Quem tem medo da pluralidade do conceito ‘MulhereS’
O conceito de ‘mulheres’ permanece em constante disputa entre conservadores de religiões fundamentalistas, práticas médicas ultrapassadas, feministas radicais trans-excludentes (TERF) e discursos políticos sem fundamento crítico. O objetivo destes grupos é reivindicar e aprisionar o conceito para si, defendê-lo de uma “suposta” apropriação. A indagação que surge a partir dessas movimentações ultraconservadoras é: esse pânico possui alguma veracidade? A resposta mais curta é não!
Mas, contrapondo argumentos fundamentalistas, nessa matéria pretendo ampliar a discussão sobre o conceito ‘Mulheres’ e porque esse conceito está no plural por essência.
A afirmação fundamentalista da “mulher” no singular parte do determinismo biológico, crença esta que assume que “o ser mulher” depende exclusivamente da identificação do genital no momento do nascimento. A justificativa biologizante já avançou significativamente no campo teórico e prático com estudos do século passado e do século XXI por meio de pesquisas de autoras de diversos campos do conhecimento, como, por exemplo, Ortner (1979), Scott (1989), Fausto-Sterling (1993, 2000) e Machado (2005).
Aqui, faço um destaque para os estudos da bióloga e professora emérita da Universidade de Brown, Anne Fausto-Sterling, que, em suas obras, amplia a categoria “mulher” para além do constructo conservador biológico, assumindo que não é uma categoria fixa, mas sim um conjunto social, biológico e cultural que interagem entre si e resultam na diversidade do que vem a ser mulheres.
No campo biológico, especificamente em pesquisas de citogenética (área de estudos sobre cromossomos), não há uma definição determinante do ser “mulher”. A complexidade biológica dos corpos não é capaz de resumir em padrões o que vem a ser “fêmea” e “macho”, e se a biologia não é capaz de simplificar os corpos, a quem os ultraconservadores do gênero vão recorrer? Se você pensou em ideologias religiosas e radicais, você acertou!
Religiosos conservadores e feministas radicais precisam de “vilãs” para que sejam nutridas as suas lógicas de pânico e sequestro conceitual, ainda que estas sejam falaciosas. Por qual outro motivo ambos os grupos (não se limitando a esses) atacam pessoas trans e travestis incansavelmente? Pelo simples fato da existência. Sim, o fato de existirem pessoas trans e travestis invalida o discurso determinista desses grupos.

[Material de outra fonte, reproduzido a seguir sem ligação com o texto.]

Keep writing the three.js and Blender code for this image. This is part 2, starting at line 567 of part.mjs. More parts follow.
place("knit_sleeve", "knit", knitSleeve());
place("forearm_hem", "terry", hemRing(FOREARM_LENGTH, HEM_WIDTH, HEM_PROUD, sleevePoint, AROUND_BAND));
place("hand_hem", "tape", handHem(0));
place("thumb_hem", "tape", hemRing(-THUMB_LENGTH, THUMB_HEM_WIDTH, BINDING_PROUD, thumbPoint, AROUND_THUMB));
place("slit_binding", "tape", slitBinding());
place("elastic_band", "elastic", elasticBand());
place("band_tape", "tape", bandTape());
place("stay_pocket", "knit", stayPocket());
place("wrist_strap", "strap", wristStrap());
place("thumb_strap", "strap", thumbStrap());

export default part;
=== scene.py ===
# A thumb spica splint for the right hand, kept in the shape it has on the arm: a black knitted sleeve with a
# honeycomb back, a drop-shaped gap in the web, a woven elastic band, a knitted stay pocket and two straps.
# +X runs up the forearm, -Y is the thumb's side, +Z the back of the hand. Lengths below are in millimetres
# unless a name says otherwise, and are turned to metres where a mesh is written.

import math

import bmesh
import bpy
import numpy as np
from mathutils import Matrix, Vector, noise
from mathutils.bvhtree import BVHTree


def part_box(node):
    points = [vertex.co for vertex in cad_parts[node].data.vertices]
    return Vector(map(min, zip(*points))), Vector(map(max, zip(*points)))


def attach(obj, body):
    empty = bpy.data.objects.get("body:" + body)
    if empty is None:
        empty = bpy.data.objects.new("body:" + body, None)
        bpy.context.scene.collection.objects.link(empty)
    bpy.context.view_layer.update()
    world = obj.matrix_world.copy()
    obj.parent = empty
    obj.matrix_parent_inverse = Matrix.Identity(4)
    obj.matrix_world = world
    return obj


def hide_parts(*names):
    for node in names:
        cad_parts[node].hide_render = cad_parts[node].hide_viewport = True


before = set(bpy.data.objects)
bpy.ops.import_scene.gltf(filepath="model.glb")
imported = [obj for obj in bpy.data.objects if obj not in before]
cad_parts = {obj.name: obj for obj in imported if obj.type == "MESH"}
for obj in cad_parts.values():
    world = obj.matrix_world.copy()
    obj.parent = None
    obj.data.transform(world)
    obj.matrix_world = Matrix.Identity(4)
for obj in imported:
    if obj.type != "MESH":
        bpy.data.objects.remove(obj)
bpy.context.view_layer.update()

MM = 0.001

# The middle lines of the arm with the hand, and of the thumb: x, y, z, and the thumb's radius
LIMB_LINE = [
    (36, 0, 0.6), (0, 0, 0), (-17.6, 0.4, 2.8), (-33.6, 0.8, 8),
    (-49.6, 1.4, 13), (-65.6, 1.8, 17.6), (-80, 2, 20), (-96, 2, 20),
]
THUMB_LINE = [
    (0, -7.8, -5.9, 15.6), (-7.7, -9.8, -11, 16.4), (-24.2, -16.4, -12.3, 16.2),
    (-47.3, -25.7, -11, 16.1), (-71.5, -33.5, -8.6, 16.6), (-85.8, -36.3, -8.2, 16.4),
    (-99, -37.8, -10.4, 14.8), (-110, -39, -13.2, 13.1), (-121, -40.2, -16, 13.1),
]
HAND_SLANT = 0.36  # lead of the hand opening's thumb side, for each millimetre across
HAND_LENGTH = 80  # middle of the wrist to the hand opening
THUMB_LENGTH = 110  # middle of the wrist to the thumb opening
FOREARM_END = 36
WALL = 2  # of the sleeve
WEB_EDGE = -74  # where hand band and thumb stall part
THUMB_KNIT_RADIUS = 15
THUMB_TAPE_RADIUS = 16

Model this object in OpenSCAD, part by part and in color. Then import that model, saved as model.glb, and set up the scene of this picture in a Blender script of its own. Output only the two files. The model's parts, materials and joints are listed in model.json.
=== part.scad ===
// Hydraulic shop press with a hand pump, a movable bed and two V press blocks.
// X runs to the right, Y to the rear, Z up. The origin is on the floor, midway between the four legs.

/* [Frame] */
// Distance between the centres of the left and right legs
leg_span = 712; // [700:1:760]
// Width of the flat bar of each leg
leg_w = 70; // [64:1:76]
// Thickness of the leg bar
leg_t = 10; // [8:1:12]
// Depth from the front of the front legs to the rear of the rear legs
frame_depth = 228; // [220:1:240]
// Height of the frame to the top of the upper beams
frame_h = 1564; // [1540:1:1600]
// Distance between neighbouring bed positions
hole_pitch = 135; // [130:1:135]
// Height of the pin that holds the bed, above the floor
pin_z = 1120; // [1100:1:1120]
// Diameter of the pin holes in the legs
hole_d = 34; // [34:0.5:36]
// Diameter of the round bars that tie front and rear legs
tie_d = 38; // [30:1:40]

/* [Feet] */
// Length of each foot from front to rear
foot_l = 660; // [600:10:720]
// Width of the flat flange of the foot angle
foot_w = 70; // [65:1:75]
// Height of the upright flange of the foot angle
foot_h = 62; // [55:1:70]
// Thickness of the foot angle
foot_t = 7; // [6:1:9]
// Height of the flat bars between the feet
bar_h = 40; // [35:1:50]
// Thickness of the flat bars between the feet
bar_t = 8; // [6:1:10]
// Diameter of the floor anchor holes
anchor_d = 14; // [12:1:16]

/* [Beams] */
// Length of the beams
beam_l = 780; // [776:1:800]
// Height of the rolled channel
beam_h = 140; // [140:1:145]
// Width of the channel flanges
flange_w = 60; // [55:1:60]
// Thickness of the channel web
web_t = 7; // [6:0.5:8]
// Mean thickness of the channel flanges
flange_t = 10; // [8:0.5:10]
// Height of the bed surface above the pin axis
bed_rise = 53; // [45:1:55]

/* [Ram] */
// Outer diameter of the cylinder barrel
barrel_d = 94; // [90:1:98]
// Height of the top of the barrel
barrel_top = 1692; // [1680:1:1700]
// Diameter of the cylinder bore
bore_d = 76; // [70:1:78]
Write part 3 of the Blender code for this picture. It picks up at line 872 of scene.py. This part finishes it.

O mito cristão de que uma divindade criou dois gêneros e que estes dependem exclusivamente dos genitais é simples o suficiente para que sejam justificadas as desigualdades de gênero na sociedade, uma vez que, pela ordem desta divindade, um gênero teria poder sobre o outro a partir do órgão genital. Por isso, o discurso religioso se espalha com tanta facilidade, pois não depende de uma reflexão, a realidade está dada, é só seguir a “receita de bolo”, que o paraíso os aguarda.
Na lógica do feminismo radical, não é diferente. A reflexão é óbvia. Se feministas radicais lutam contra uma dominação masculina, por qual motivo atacam mulheres trans e travestis? Seria um desvio das próprias pautas? Ou a produção de “vilãs” que já são marginalizadas e excluídas da sociedade, e assim tentam direcionar ataques contra grupos já violados? Sim, o feminismo radical depende do binarismo de gênero “ser mulher” e “ser homem”. Caso contrário, contra quem se manifestariam?
Para finalizar, a ideia da unidade de “mulher de verdade” é um mito. O que é real são mulheres no plural: mulheres negras, brancas, amarelas, indígenas, transgêneras, travestis, gordas, magras, com deficiência, sem deficiência, de diferentes culturas e classes socioeconômicas.